11.8M EU citizens pay taxes to governments they cannot vote for

Scope of the Problem / Comparisons

  • Several comments note similar “taxed without full vote” situations elsewhere:
    • US territories (Puerto Rico, American Samoa, DC) and undocumented immigrants paying taxes without federal representation.
    • EU citizens abroad who can vote in origin-country elections but not for the national legislature where they live.
  • Some argue this isn’t unique: in many systems most votes are effectively non‑decisive due to safe districts, electoral colleges, etc.

Citizenship vs. Residency

  • Strong camp: voting for national governments should be reserved for citizens; non‑citizens are “guests” even if long‑term, and should naturalize if they want a say.
  • Counterpoint: in many EU states citizenship is hard or costly to obtain (long residence, strict language tests, renunciation of original citizenship), making “just naturalize” non‑trivial.
  • Some propose a compromise: allow residents to choose one country to vote in (origin or residence), but not both.

Fear of Political “Colonization”

  • Concern that easy voting rights for mobile EU workers could let large migrant blocs swing small countries’ politics.
  • Others dismiss this as unrealistic: migrants still have to integrate, find work, endure climate/language, etc.

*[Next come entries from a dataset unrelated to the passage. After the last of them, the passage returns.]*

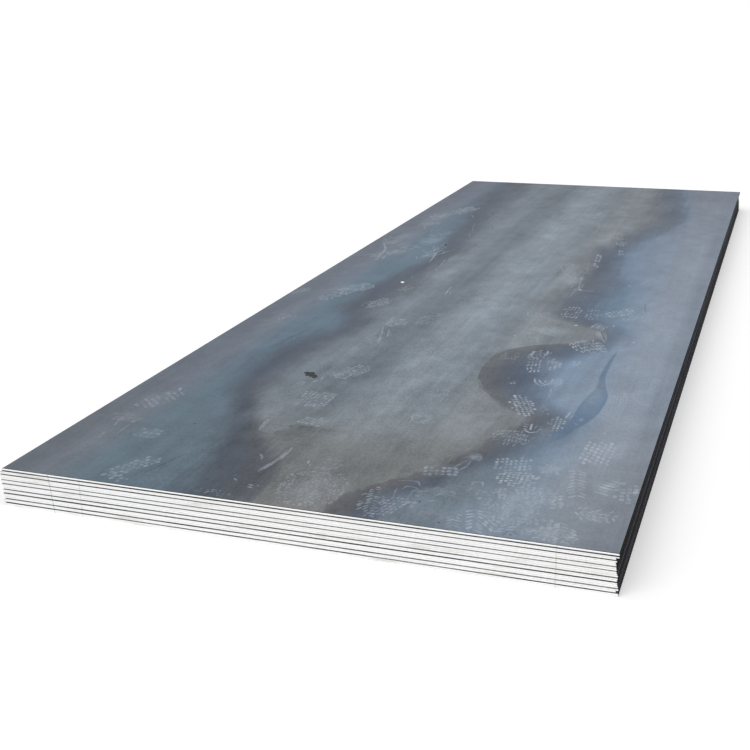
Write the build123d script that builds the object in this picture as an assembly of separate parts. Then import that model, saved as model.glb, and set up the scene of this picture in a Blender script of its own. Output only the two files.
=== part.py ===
from build123d import *
import os

# A stack of hot-rolled steel plates, laid flat one on another as they leave the cut-to-length line.
# Every plate is one rolled piece. Its long edges are as rolled, so they bulge, and its two ends are
# guillotine cuts, each with a rolled-over corner, a burnished band and a torn band that leans inward.
# The origin is at the middle of the stack's underside, on the floor. +X runs across the plates,
# +Y along them from the near end to the far end, and +Z up. All lengths are in millimetres.

# Driving dimensions of one plate
PLATE_WIDTH = 2000.0
PLATE_LENGTH = 6000.0
PLATE_THICKNESS = 6.0
MILL_EDGE_BULGE = 1.6  # how far the middle of a rolled edge stands out past its two corners
SHEAR_ROLLOVER = 0.5  # radius of the corner that the blade drew down
SHEAR_BURNISH = 2.4  # depth from that corner's face to the end of the smooth band
SHEAR_LEAN = 0.4  # how far the torn band falls back behind the smooth one

# Driving dimensions of the stack
BUNDLE_COUNTS = (2, 2, 3, 2, 3, 2, 3, 2, 1)  # plates that lie close together, from the floor up
CLOSE_SEAM = 0.4  # between two plates of one bundle, which is their waviness and scale
OPEN_SEAM = 0.95  # between two bundles

# How each plate was set down, from the floor up: across the stack, along it, and turned
SIDE_SHIFTS = (5, 4.5, -1, 4, 3, 1.5, -0.5, 1, 0.5, 1.5, -1, -3, -2, -5, -4.5, -5.5, -4, -5, 2.5, 3)
END_SHIFTS = (0.2, -1, 0, -0.8, 0.6, 0.1, -1.2, 0, -0.9, 0.5, 0, -0.9, 0.3, -0.7, 0.7, 0.2, -0.9, 0, -1, 0)
TURNS = (0, 0.01, -0.02, 0.02, 0, -0.01, 0.02, -0.02, 0.01, 0)  # degrees about +Z, then again


def rolled_section():
    """The plate seen along its length: flat faces between two bulging rolled edges."""
    corner = PLATE_WIDTH / 2 - MILL_EDGE_BULGE
    middle = PLATE_THICKNESS / 2
    with BuildSketch(Plane.XZ) as section:
        with BuildLine():
            Line((-corner, 0), (corner, 0))
            ThreePointArc((corner, 0), (PLATE_WIDTH / 2, middle), (corner, PLATE_THICKNESS))
            Line((corner, PLATE_THICKNESS), (-corner, PLATE_THICKNESS))
            ThreePointArc((-corner, PLATE_THICKNESS), (-PLATE_WIDTH / 2, middle), (-corner, 0))
        make_face()
    return section.sketch


def sheared_profile():
    """The plate seen from its side. The near end was cut from above and the far end from below."""
    end = PLATE_LENGTH / 2
    top = PLATE_THICKNESS
    with BuildSketch(Plane.YZ) as profile:
        with BuildLine():
            Line((-end + SHEAR_LEAN, 0), (end - SHEAR_ROLLOVER, 0))
            RadiusArc((end - SHEAR_ROLLOVER, 0), (end, SHEAR_ROLLOVER), -SHEAR_ROLLOVER)
            Line((end, SHEAR_ROLLOVER), (end, SHEAR_BURNISH))
            Line((end, SHEAR_BURNISH), (end - SHEAR_LEAN, top))
            Line((end - SHEAR_LEAN, top), (-end + SHEAR_ROLLOVER, top))
            RadiusArc((-end + SHEAR_ROLLOVER, top), (-end, top - SHEAR_ROLLOVER), -SHEAR_ROLLOVER)
            Line((-end, top - SHEAR_ROLLOVER), (-end, top - SHEAR_BURNISH))
            Line((-end, top - SHEAR_BURNISH), (-end + SHEAR_LEAN, 0))
        make_face()
    return profile.sketch


def plate():
    """One plate, with its underside at z 0: the rolled strip, cut to length by the two sheared ends."""
    strip = extrude(rolled_section(), PLATE_LENGTH, both=True)
    cut_length = extrude(sheared_profile(), PLATE_WIDTH, both=True)
    return strip & cut_length


def undersides():
    """The height of each plate's underside, from the floor up."""
    height = 0.0
    heights = []
    for plates_in_bundle in BUNDLE_COUNTS:
        for _ in range(plates_in_bundle):
            heights.append(height)
            height += PLATE_THICKNESS + CLOSE_SEAM
        height += OPEN_SEAM - CLOSE_SEAM
    return heights


def laid(blank, number, height):
    """A copy of the plate where it was set down on the stack."""
    shift = (SIDE_SHIFTS[number % len(SIDE_SHIFTS)], END_SHIFTS[number % len(END_SHIFTS)], height)
    return Location(shift, (0, 0, TURNS[number % len(TURNS)])) * blank


def main():
    os.makedirs("parts", exist_ok=True)
    blank = plate()
    plates = [laid(blank, number, height) for number, height in enumerate(undersides())]
    middle = Compound(plates).bounding_box().center()
    for number, piece in enumerate(plates, start=1):
        export_step(Pos(-middle.X, -middle.Y) * piece, f"parts/plate_{number:02d}.step")


main()
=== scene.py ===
"""Looks of a stack of hot-rolled steel plates: mill scale in temper tints, sheared ends and boot prints."""
import itertools
import math
import random
from collections import namedtuple

import bpy
from mathutils import Matrix, Vector


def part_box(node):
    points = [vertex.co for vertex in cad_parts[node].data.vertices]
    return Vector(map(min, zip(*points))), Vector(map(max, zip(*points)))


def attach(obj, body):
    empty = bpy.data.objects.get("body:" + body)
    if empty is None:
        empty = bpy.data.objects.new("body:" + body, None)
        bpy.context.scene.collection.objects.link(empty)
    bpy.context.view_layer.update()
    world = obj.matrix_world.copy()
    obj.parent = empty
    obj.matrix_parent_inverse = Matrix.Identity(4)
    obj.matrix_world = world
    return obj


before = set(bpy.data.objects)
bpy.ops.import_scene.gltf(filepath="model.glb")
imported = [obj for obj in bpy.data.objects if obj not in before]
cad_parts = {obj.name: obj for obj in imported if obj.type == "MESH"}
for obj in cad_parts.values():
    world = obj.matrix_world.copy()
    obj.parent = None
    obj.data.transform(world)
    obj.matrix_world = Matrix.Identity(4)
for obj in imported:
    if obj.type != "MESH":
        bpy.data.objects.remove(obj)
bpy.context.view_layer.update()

# Sizes read from the frame, in metres
PLATES = sorted(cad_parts)
TOP_PLATE = PLATES[-1]
TOP_LOW, TOP_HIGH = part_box(TOP_PLATE)
TOP_Z = TOP_HIGH.z
HALF_WIDTH = (TOP_HIGH.x - TOP_LOW.x) / 2
HALF_LENGTH = (TOP_HIGH.y - TOP_LOW.y) / 2
TOP_MIDDLE = (TOP_HIGH + TOP_LOW) / 2

# The camera of the photograph
EYE = Vector((1.355, -5.968, 1.629))
HEADING = math.radians(19.526)  # to the left of +Y
DIP = math.radians(18.426)  # below level
ROLL = math.radians(-0.819)
FOCAL_PX = 1186.8
FRAME_PX = 750
SENSOR_MM = 36.0
SIGHT = 200.0  # how far the camera sees, in metres

# The light and the floor
SKY_LIGHT = 0.51
SUN_TOWARDS = (0.4, 1.0, -0.8)
SUN_SPREAD = 60.0  # degrees
SUN_POWER = 1.65
FLOOR_REACH = 60.0  # metres to each side
FLOOR_WHITE = 0.86
FLOOR_GLOW = 0.34

# How the scale shines and how deep its relief is
SCALE_SPECULAR = 0.12
FLAKE_SPECULAR = 0.2
END_METALLIC = 0.55
RELIEF_DEPTH = 0.0004  # metres
RELIEF_STRENGTH = 0.6

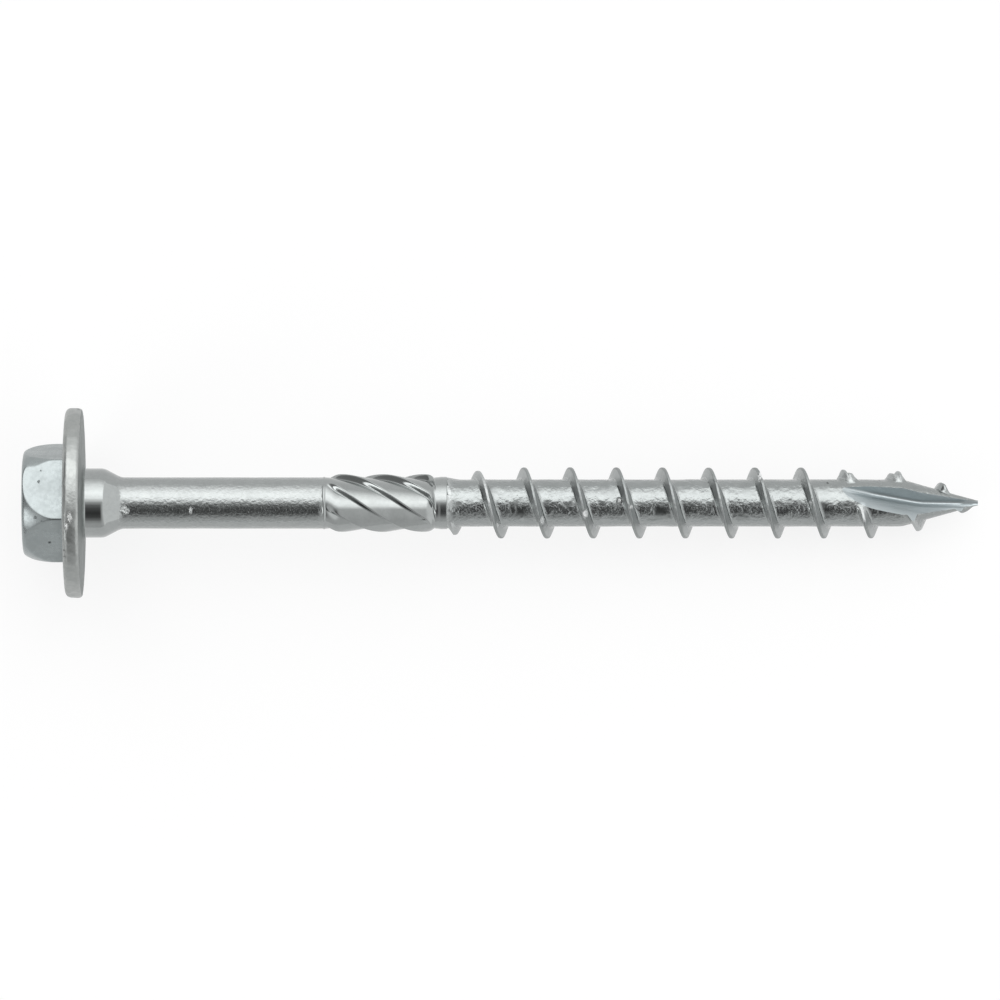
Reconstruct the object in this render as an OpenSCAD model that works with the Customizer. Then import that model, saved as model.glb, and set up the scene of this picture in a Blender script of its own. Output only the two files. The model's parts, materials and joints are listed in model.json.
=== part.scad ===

Language and Integration Requirements

  • Debate over whether language proficiency should be required for voting/naturalization.
    • Supporters say you shouldn’t influence a polity whose language you can’t follow.
    • Critics describe real barriers: difficult languages (e.g., Finnish), limited class options, work/childcare conflicts.

Democracy, Immigration, and Rights

  • One line of argument: if you admit immigrants, they will eventually demand political rights; the only way to avoid this is to bar them entirely – framed by some as an argument against democracy itself.
  • Others emphasize immigrants’ economic contributions and demographic necessity, arguing that long‑term taxpayers deserve representation.

Critiques of the Article’s Author / EU Mechanics

  • Multiple commenters note the author already can vote in their home country and in some local/EU elections, and missed deadlines personally.
  • Some see the piece as overstating a small administrative issue; others as highlighting the need for more uniform, simpler EU‑wide rules for mobile citizens’ political participation.